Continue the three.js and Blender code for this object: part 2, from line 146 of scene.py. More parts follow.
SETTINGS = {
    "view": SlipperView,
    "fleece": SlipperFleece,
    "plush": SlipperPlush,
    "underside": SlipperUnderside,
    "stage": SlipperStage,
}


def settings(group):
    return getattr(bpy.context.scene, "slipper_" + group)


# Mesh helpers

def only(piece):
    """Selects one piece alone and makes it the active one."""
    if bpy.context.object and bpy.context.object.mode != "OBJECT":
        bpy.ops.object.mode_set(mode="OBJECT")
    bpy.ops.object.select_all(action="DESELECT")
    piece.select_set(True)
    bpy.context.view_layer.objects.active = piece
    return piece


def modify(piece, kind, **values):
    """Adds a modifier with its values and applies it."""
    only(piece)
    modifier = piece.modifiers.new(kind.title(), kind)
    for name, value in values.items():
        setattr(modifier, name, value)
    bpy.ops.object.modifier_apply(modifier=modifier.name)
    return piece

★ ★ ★

Goal of the exercise = Copy out each line above, character for character.

Task output =
Continue the three.js and Blender code for this object: part 2, from line 146 of scene.py. More parts follow.
SETTINGS = {
    "view": SlipperView,
    "fleece": SlipperFleece,
    "plush": SlipperPlush,
    "underside": SlipperUnderside,
    "stage": SlipperStage,
}


def settings(group):
    return getattr(bpy.context.scene, "slipper_" + group)


# Mesh helpers

def only(piece):
    """Selects one piece alone and makes it the active one."""
    if bpy.context.object and bpy.context.object.mode != "OBJECT":
        bpy.ops.object.mode_set(mode="OBJECT")
    bpy.ops.object.select_all(action="DESELECT")
    piece.select_set(True)
    bpy.context.view_layer.objects.active = piece
    return piece


def modify(piece, kind, **values):
    """Adds a modifier with its values and applies it."""
    only(piece)
    modifier = piece.modifiers.new(kind.title(), kind)
    for name, value in values.items():
        setattr(modifier, name, value)
    bpy.ops.object.modifier_apply(modifier=modifier.name)
    return piece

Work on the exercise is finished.